Bryn Mawr Classical Review 2013.02.05
John Noël Dillon, The Justice of Constantine: Law, Communication, and Control. Law and society in the ancient world. Ann Arbor: University of Michigan Press, 2012. Pp. xiii, 295. ISBN 9780472118298. $75.00.
Reviewed by Charles N. Aull, Indiana University (email@example.com)
The Justice of Constantine is a revision of Dillon’s 2008 Yale doctoral dissertation. It focuses upon Roman government and law. To that end, its central arguments suggests that in as much as Constantine’s legislation carried out the administrative work of ensuring justice in the empire, laws also opened up communicative pathways through which the emperor could express favor for his subjects in the provinces and control the imperial bureaucrats who governed them. For example, Constantine’s famous edict ad universos provinciales in CTh 9.1.4 from September, 325 not only legislates on the process of how a provincial might report bureaucratic malfeasance but it also articulates to provincials the emperor’s personal role in the judiciary, his sincere concern for the well-being of his subjects, and his deep mistrust of members of the imperial administration (pp. 97-100).
For Dillon, the reign of Constantine represents a significant departure from Millar’s notion of passive emperorship characteristic of the High Empire.

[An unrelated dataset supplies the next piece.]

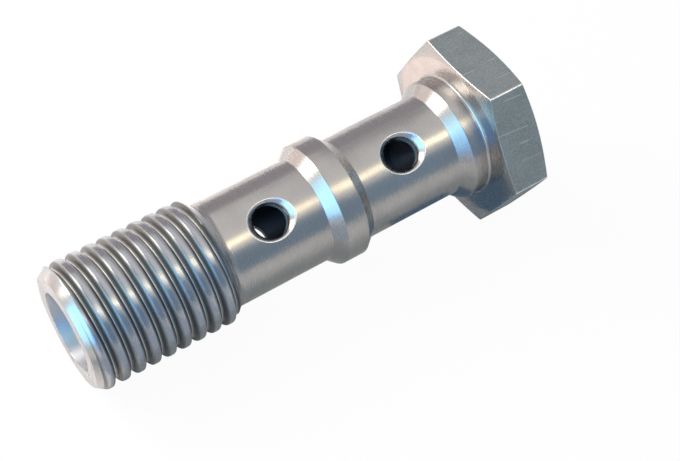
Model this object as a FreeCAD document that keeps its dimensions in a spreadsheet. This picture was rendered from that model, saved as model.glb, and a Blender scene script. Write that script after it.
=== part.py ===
import FreeCAD, Part

import os
import sys

import Sketcher
from FreeCAD import Rotation, Vector

# Double banjo bolt: a hollow screw that clamps two banjo eyes between its head and a port.
# It is one piece. Its axis is the body's own X axis, with the threaded end face at X = 0 and the
# hexagon head at the other end, and lengths along the axis start at the threaded end face.
# Two flats of the hexagon face straight up and straight down. At rest the bolt lies on the lower
# flat and on the start of its thread, so its axis rises a little towards the head.

NODE = "banjo_bolt"

SIZES = {
    # threaded end, with a cone that leads it into the port and one where the thread runs out
    "thread_diameter": 12.0,
    "thread_length": 13.6,
    "thread_runout": 1.0,
    "lead_diameter": 10.7,
    "lead_length": 0.93,
    # shanks, and the collars that centre the two eyes
    "shank_diameter": 10.1,
    "collar_diameter": 12.0,
    "collar_bevel": 1.1,
    "middle_collar_start": 24.2,
    "middle_collar_width": 2.15,
    "neck_width": 1.65,
    "neck_fillet": 0.3,
    # from the threaded end face to the bearing face under the head
    "reach": 41.15,
    # blind bore along the axis, open at the threaded end
    "bore_diameter": 7.6,
    "bore_depth": 36.0,
    "drill_point_angle": 118.0,
    # cross holes through both walls, with a countersink at each mouth
    "cross_hole_diameter": 3.2,
    "cross_sink_diameter": 4.5,
    "cross_sink_angle": 90.0,
    "cross_hole_turn": 30.0,
    "lower_hole_position": 19.5,
    "upper_hole_position": 33.5,
    # hexagon head, with a bevel under its corners and one round its crown
    "across_flats": 16.6,
    "head_height": 4.45,
    "bearing_face_diameter": 15.9,
    "under_bevel_angle": 11.0,
    "crown_face_diameter": 15.9,
    "crown_bevel_angle": 17.0,
}

doc = FreeCAD.newDocument("BanjoBolt")

# The sheet holds each size beside its name.
sheet = doc.addObject("Spreadsheet::Sheet", "Sizes")
for row, (size_name, value) in enumerate(SIZES.items(), start=1):
    sheet.set(f"A{row}", size_name)
    sheet.set(f"B{row}", str(value))
    sheet.setAlias(f"B{row}", size_name)
doc.recompute()


def cell(size_name):
    return f"Sizes.{size_name}"


def half(size_name):
    return f"Sizes.{size_name} / 2"


# Stations along the axis
RUNOUT_END = f"{cell('thread_length')} + {cell('thread_runout')}"
COLLAR_RISE = f"{cell('middle_collar_start')} + {cell('collar_bevel')}"
COLLAR_EDGE = f"{COLLAR_RISE} + {cell('middle_collar_width')}"
COLLAR_END = f"{COLLAR_EDGE} + {cell('collar_bevel')}"
NECK_EDGE = f"{cell('reach')} - {cell('neck_width')}"
NECK_START = f"{NECK_EDGE} - {cell('collar_bevel')}"
HEAD_MIDDLE = f"{cell('reach')} + {cell('head_height')} / 2"
HEAD_END = f"{cell('reach')} + {cell('head_height')}"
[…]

Dillon suggests that Constantine transformed the office of emperor “into a relatively proactive, popularizing autocracy that would persist long after his reign” (p. 6). Dillon proves his arguments brilliantly. His book presents a nuanced reading of Roman law and a provocative portrait of Constantine’s reign.
The book commences with a useful literature review and chapter previews in the introduction, followed by eight analytical chapters and a conclusion that provides a brief summary of the core arguments.
Chapter one sorts through several complexities related to the historical compilation of the Codex Theodosianus, the constitutions of which function as Dillon’s primary source material. He argues that the compilers of the code included all laws, even obsolete ones, provided that they fulfilled the requirements of leges generales, as Theodosius himself stipulated (CTh. 1.1.5-6). Leges generales came to include edicts, letters to the Senate, and letters to imperial officials. The generalitas of the latter was left to the discretion of the compilers (pp. 25-27). Dillon suggests that the Code took Constantine as its starting place because previous compilations already contained constitutions up through the reign of Diocletian. The Code begins in 312 and not in 306 because the compliers likely used Italian and North African archives, which remained under Maxentius’ control until 312.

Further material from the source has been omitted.